## Given data:
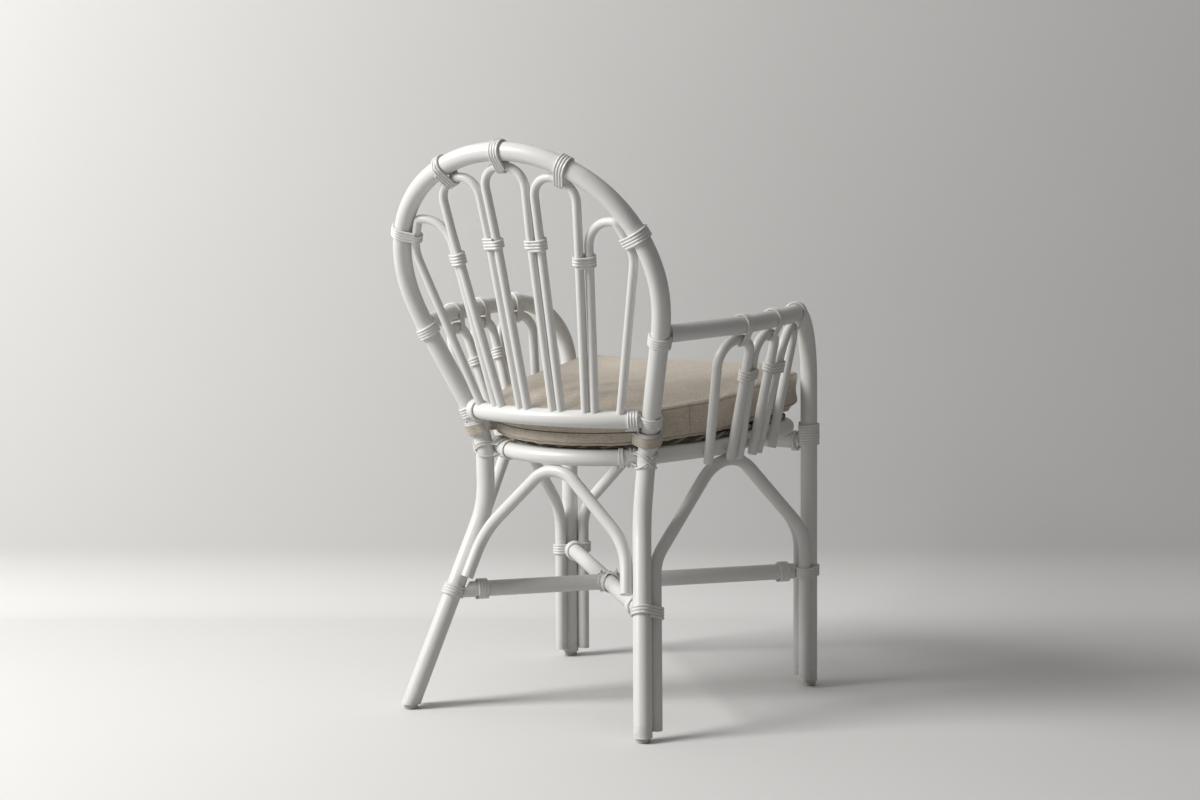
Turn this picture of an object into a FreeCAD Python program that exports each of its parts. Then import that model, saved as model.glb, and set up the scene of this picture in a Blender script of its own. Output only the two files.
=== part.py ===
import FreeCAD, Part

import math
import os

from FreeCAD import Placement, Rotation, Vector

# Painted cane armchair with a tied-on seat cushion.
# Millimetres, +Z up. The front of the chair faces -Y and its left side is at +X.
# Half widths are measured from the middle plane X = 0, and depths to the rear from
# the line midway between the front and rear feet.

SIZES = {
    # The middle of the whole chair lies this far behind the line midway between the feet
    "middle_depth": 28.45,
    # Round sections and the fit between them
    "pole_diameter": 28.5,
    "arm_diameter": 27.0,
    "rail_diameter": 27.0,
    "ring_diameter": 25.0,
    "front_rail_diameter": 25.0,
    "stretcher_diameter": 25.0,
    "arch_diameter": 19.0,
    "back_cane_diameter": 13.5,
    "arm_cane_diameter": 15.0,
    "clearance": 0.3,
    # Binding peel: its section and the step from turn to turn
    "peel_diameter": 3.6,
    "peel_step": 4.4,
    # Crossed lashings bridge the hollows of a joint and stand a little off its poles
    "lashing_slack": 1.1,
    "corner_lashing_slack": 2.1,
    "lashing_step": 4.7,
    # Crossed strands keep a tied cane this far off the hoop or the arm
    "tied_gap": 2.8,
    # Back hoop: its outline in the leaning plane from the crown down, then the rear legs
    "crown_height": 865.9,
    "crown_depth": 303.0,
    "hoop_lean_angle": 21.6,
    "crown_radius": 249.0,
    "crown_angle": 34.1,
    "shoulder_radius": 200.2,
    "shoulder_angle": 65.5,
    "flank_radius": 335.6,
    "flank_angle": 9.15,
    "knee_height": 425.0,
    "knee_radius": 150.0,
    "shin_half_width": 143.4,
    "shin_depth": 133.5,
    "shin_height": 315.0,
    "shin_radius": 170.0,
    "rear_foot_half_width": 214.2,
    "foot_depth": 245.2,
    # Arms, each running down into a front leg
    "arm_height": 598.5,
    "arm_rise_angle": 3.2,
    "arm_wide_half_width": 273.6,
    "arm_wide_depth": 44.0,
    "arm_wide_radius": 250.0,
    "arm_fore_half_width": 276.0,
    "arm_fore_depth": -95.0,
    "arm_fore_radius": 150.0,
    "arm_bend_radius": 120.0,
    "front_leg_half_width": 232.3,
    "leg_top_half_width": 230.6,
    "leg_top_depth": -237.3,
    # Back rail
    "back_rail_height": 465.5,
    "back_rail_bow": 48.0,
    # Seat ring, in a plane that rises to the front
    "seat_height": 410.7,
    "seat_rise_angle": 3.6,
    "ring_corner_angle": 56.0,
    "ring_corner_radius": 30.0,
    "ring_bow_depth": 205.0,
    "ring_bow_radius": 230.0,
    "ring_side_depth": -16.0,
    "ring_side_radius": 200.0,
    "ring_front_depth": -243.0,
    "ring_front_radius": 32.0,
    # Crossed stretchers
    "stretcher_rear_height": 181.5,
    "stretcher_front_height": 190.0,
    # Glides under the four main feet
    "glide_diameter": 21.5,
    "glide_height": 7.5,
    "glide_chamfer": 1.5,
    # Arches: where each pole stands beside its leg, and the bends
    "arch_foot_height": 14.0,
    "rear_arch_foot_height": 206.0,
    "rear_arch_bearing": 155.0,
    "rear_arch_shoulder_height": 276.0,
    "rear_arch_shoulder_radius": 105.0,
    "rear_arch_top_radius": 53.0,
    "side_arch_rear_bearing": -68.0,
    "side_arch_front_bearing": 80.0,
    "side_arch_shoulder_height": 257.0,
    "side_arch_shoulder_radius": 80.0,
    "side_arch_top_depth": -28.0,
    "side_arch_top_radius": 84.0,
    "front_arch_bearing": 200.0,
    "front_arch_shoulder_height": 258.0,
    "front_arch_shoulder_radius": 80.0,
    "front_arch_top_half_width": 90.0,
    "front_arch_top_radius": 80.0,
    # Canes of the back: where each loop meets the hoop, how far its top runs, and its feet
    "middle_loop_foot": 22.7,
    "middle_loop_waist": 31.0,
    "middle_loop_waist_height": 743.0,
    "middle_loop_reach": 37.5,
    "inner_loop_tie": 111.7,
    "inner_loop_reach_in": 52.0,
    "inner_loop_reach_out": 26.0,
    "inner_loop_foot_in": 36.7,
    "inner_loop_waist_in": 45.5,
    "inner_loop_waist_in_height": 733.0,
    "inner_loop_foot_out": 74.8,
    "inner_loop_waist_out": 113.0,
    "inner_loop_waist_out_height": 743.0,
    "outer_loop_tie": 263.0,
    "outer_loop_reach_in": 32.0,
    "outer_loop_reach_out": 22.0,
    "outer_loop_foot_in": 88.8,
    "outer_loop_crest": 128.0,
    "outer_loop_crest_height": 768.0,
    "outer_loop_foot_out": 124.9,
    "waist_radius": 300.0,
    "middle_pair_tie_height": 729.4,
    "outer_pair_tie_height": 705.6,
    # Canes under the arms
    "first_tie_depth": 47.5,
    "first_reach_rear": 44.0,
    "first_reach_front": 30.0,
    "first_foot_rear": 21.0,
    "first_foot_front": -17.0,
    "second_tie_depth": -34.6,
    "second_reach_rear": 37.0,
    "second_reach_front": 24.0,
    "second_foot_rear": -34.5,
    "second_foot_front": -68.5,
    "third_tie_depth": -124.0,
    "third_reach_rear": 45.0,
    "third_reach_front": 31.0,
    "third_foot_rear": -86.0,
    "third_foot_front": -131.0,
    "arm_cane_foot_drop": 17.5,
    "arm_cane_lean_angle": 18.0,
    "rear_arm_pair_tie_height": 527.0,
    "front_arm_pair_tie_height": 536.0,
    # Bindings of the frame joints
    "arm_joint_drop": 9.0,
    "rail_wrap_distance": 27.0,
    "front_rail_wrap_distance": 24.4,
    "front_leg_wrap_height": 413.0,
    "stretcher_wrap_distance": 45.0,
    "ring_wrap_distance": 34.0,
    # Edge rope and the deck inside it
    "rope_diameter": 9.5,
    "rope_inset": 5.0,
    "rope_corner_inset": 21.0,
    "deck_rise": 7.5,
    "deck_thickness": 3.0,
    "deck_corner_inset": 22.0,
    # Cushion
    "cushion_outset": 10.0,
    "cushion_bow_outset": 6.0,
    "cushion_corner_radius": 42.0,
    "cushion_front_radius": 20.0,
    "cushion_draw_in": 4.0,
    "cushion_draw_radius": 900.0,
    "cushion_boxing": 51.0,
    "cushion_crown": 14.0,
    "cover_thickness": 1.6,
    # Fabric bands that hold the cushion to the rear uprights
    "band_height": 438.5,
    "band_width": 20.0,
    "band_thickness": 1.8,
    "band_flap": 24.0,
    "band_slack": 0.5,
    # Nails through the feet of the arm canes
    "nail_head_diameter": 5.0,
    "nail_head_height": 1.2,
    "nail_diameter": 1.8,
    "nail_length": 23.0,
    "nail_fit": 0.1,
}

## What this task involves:
Write out exactly, please, the lines beginning at the start of the material and ending with the line that holds "# the line midway", both included.

## Task result:
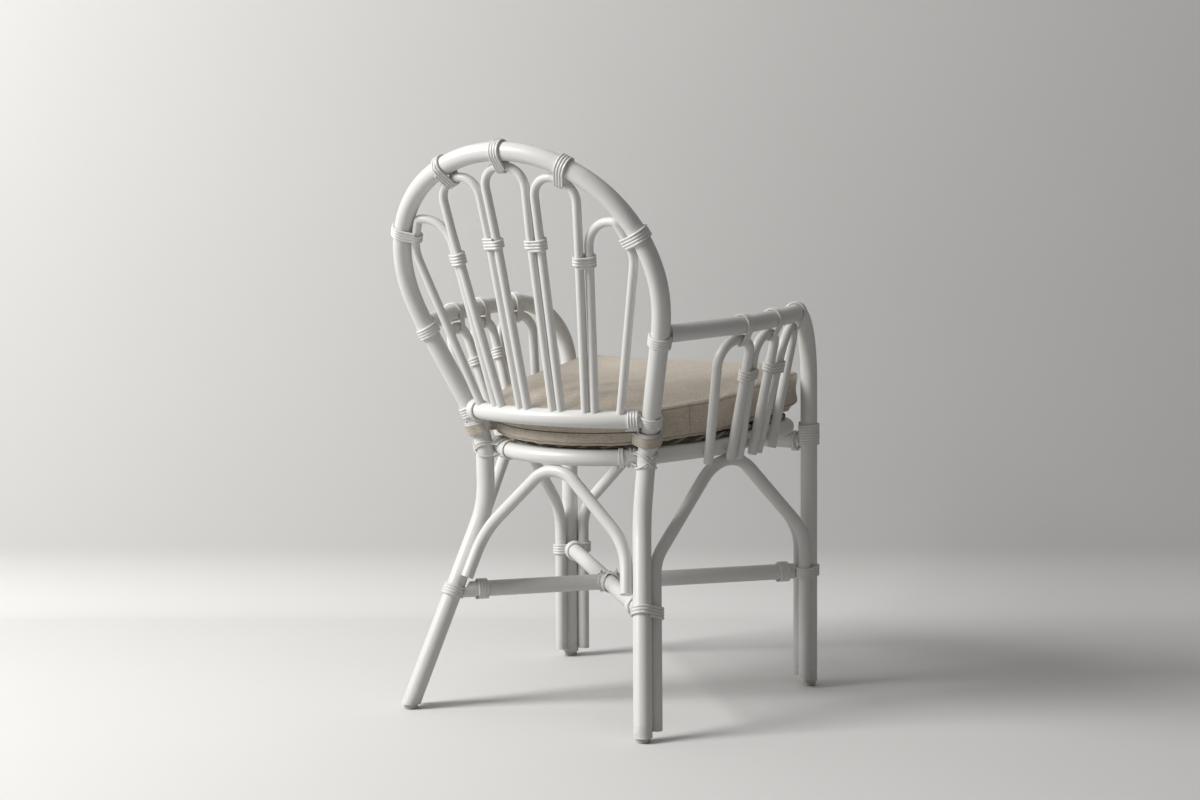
Turn this picture of an object into a FreeCAD Python program that exports each of its parts. Then import that model, saved as model.glb, and set up the scene of this picture in a Blender script of its own. Output only the two files.
=== part.py ===
import FreeCAD, Part

import math
import os

from FreeCAD import Placement, Rotation, Vector

# Painted cane armchair with a tied-on seat cushion.
# Millimetres, +Z up. The front of the chair faces -Y and its left side is at +X.
# Half widths are measured from the middle plane X = 0, and depths to the rear from
# the line midway between the front and rear feet.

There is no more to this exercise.